I got the -2 from \[|3\;\sin^4(2x)|\leq3\Rightarrow -3\leq 3\;\sin^4(2x)\Rightarrow -2\leq1+3\;\sin^4(2x)\]However, I realize now that you can restrict it to \(+1\) instead of \(-2\).

Answer 8

i understand that 3 is the amplitude, and then you add one to get minimum of -2, but wouldnt the exponent have an effect?

Answer 9

yeah, i got 1

Answer 10

@mridrik you are correct. Because you have a \(\sin^4(x)\), it must always be positive, since any negative number raised to an even power will be positive.

Answer 11

thanks @ all

Answer 12

You're welcome.

Answer 13

this website is really awesome because I am self teaching myself & whenever I am stuck and google doesn't help then someone later or sooner resolves my problem

Answer 14

yeah, i agree, kindgeorge, what would the range be if sin was taken to the 3rd power instead?

Answer 15

kinggeorge*

Answer 16

If it was to the third, it would be at -2 instead of +1. If the 3 was contained in the power it would be -26.

Answer 17

? -26? where'd you get that?

Answer 18

\((-3)^3=-27\) so if you add one you get \(-26\)

Answer 19

so the minimum is -26?

Answer 20

what is the proceadure for finding the range? (especially in this case)

Answer 21

If the function were instead \[1+(3\sin(2x))^3\]the minimum would be \(-26\)

Answer 22

i meant 3sin^3, but continue

Answer 23

To find the range (in this case), first find the range of \(\sin(x)\) This is \([-1, 1]\)Then, if you have an even exponent, the range become \([0, 1]\). If you have an odd exponent, nothing happens.

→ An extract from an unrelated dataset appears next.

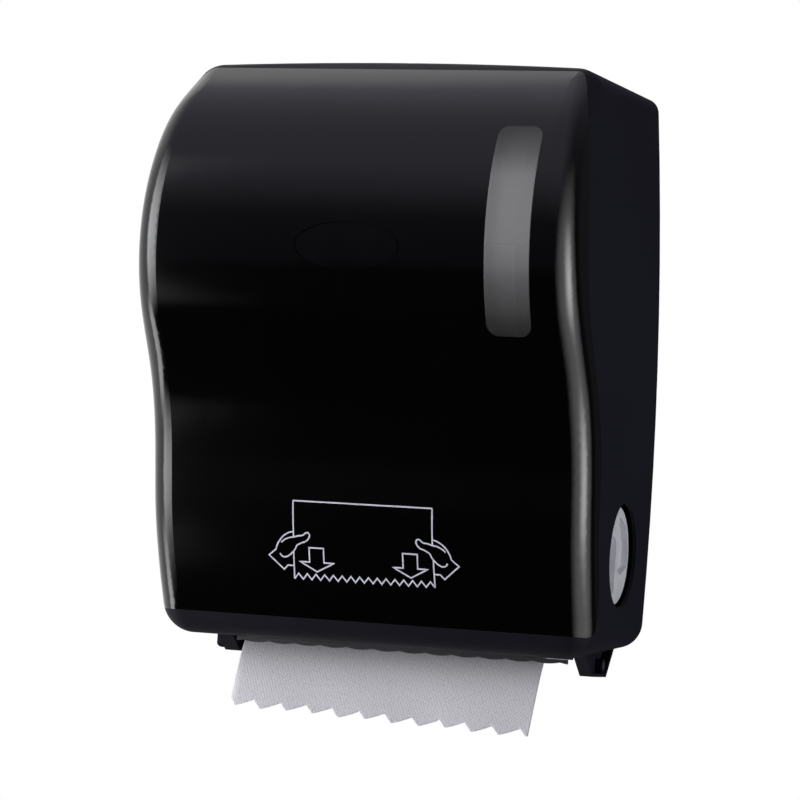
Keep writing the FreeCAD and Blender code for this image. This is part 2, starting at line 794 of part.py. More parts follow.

Once you have that, multiply the range by any number in front of the sin. In this case you have a 3, so the range goes to \([0*3, 1*3]=[0, 3]\). Finally, add/subtract any constant in the front so in this case it becomes \([1, 4]\).

Answer 24

Well explained!

Answer 25

@mridrik the range of \[1+3\;\sin^3(2x)\]would be \([-2, 4]\)

Answer 26

right!

Answer 27

what is the method to find the domain?

Answer 28

To find the domain, just find the numbers the function is defined on. For this function, the domain would be \((-\infty, \infty)\) because all the real numbers are defined for \(2x\), \(\sin(x)\), \(x^4\), \(3x\) and \(1+x\) (Your function uses all of these functions).

If one of these wasn't defined for all numbers, then the domain of your function would not include those numbers it's being divided by. If, for example, your function was \[1+{3\;\sin^4 (2x)\over x}\]Then the domain would be \((-\infty, 0), (0, \infty)\) because \(x=0\) isn't defined for \(1\over x\).

Answer 29

thankssssssssssss

Answer 30

You're welcome.